Visto con honestidad, el plan no parece diplomático sino autobiográfico. Más que representar a Uruguay, la embajadora estaría recreando un campamento ideológico de juventud, con mate tibio, consignas eternas y el mapa clavado siempre en el mismo punto cardinal: el este. Sus metas no responden a fríos cálculos de comercio exterior, sino a una vocación romántica cuidadosamente cultivada desde la temprana formación comunista, hoy validada y apadrinada por su madrina política, Lucía Topolansky. Bielorrusia no sería entonces un socio estratégico, sino un destino emocional: un lugar donde el régimen nunca decepciona, la épica sigue intacta y la democracia es apenas una sugerencia opcional del folleto. No es política exterior: es turismo ideológico con viáticos oficiales, donde el pasado no solo no pasa de moda, sino que, encima, se firma en actas bilaterales.
En definitiva, el Frente Amplio no designa embajadores: premia las trayectorias militantes con pasaporte diplomático. No es política exterior, es un sistema de millas ideológicas: cuantos más años de lealtad partidaria, más lejos el destino y más solemne el cargo. La idoneidad, los idiomas y la experiencia internacional quedan como requisitos decorativos, algo así como el moño de un regalo que ya estaba decidido antes de envolverlo. Para ciertos sectores del FA, la coherencia no se mide en intereses nacionales sino en consistencia doctrinaria: puede cambiar el mundo, pueden caer muros y sanciones, pero la épica siempre aterriza en business class.

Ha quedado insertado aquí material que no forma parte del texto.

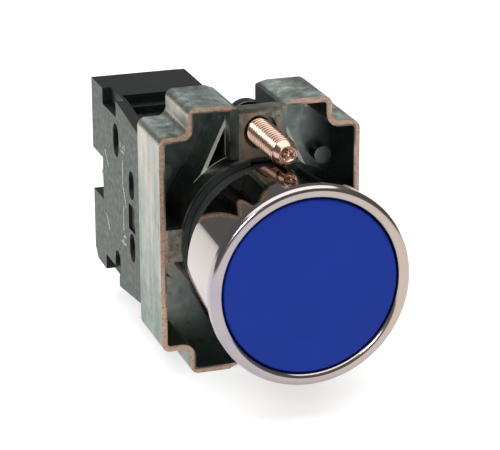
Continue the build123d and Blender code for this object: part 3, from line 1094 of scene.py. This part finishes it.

Así, Uruguay termina representado no por su mejor diplomacia, sino por su mejor álbum de recuerdos militantes. Embajadas convertidas en actos de homenaje, concursos reemplazados por palmadas en la espalda y una política exterior que funciona como museo itinerante de ideas del siglo pasado. El país pone el prestigio; el Frente Amplio, la mística. Y mientras los diplomáticos de carrera estudian, concursan y esperan, otros despegan directo a destino con una sola credencial: haber sido siempre fieles, aunque el mundo —mal educado y poco solidario— insista en no coincidir con ellos.